* _Request_: Make an exact copy of the lines below.

* _Collected material_:
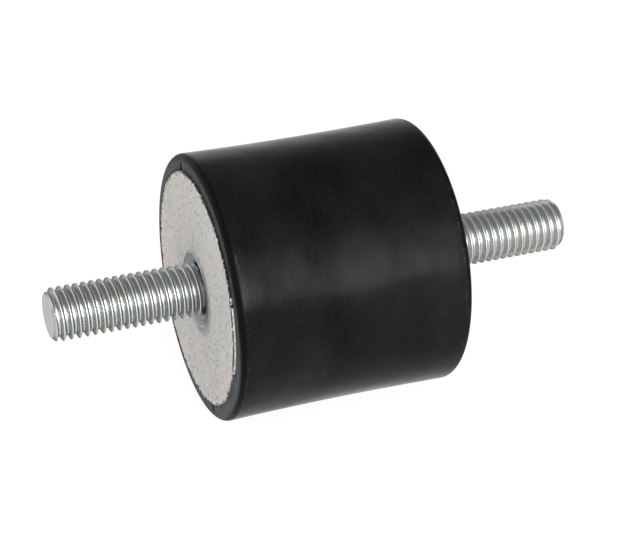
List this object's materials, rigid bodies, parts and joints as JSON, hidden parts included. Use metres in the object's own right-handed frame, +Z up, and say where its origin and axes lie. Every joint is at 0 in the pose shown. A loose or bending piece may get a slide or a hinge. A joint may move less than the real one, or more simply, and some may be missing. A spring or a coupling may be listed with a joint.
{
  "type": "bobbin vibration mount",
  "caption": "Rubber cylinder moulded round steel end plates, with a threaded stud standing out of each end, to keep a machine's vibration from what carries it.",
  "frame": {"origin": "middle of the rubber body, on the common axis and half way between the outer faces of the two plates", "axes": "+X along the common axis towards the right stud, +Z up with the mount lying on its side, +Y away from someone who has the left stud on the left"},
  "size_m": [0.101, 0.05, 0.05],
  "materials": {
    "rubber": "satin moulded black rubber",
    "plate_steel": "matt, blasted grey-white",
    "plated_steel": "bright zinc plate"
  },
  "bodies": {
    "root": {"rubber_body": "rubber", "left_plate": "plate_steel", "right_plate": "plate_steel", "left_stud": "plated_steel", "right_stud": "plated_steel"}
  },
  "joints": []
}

* _Solution to this exercise_:
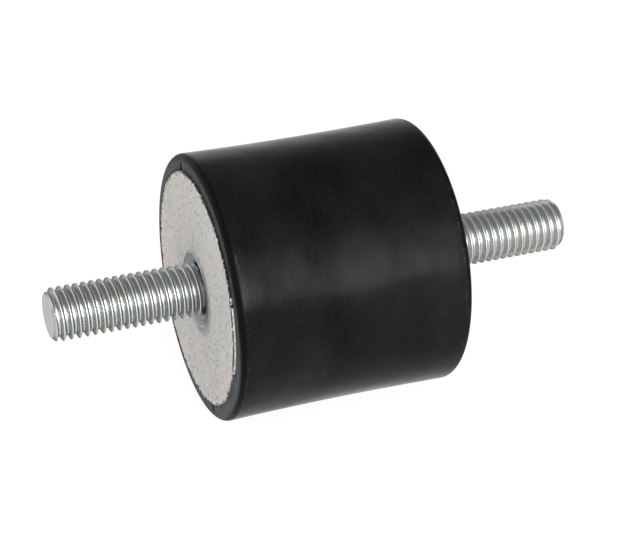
List this object's materials, rigid bodies, parts and joints as JSON, hidden parts included. Use metres in the object's own right-handed frame, +Z up, and say where its origin and axes lie. Every joint is at 0 in the pose shown. A loose or bending piece may get a slide or a hinge. A joint may move less than the real one, or more simply, and some may be missing. A spring or a coupling may be listed with a joint.
{
  "type": "bobbin vibration mount",
  "caption": "Rubber cylinder moulded round steel end plates, with a threaded stud standing out of each end, to keep a machine's vibration from what carries it.",
  "frame": {"origin": "middle of the rubber body, on the common axis and half way between the outer faces of the two plates", "axes": "+X along the common axis towards the right stud, +Z up with the mount lying on its side, +Y away from someone who has the left stud on the left"},
  "size_m": [0.101, 0.05, 0.05],
  "materials": {
    "rubber": "satin moulded black rubber",
    "plate_steel": "matt, blasted grey-white",
    "plated_steel": "bright zinc plate"
  },
  "bodies": {
    "root": {"rubber_body": "rubber", "left_plate": "plate_steel", "right_plate": "plate_steel", "left_stud": "plated_steel", "right_stud": "plated_steel"}
  },
  "joints": []
}